En definitiva, el caldo de cultivo del secesionismo cuenta con
hondas raíces históricas, hechas de sentimientos, frustraciones y anhelos; y
que se ha nutrido, más recientemente, por la doble crisis que vive España: La
del régimen político nacido tras la muerte de Franco, y la económica: Fuerte
endeudamiento público y privado, un sistema bancario en fase de purga, y
múltiples casos de corrupción, por señalar sus vectores más alarmantes.
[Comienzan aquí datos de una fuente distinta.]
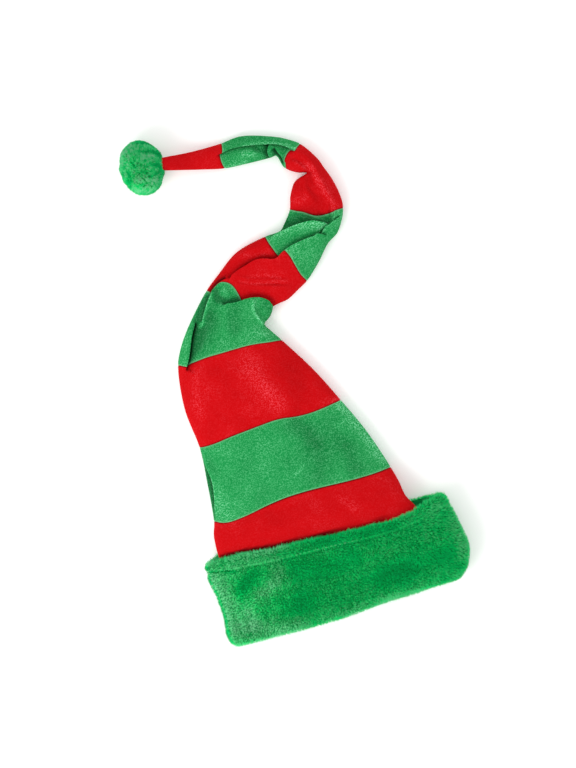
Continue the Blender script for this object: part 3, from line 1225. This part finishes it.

Así
pues, se ha articulado en la sociedad catalana una densa corriente política
pro-independentista que procede de una amalgama de clases medias,
profesionales, pequeños empresarios, asalariados, educadores e intelectuales.
Ante esta
situación, que la única respuesta política del Gobierno de Mariano Rajoy sea
apelar a la Constitución, sacralizar una ley, sin duda valiosa en muchos aspectos,
pero lejísimos de poder calificarla de inmutable, es muy insatisfactorio; una Constitución, por
lo demás, que ha envejecido rápido,
no en vano fue redactada a los dos años de la muerte de Franco, con todo el
aparato del Estado copado de franquistas y con los militares tutelando
cualquier decisión; esa norma no contendrá, al
contrario, el impulso de un segmento significativo del electorado catalán que
quiere decidir, que quiere votar, acerca de su vínculo con el Estado español. En una sociedad democrática, en el siglo XXI, no se
puede esgrimir una ley como muro, la fuerza de las ideas acabará derribándolo.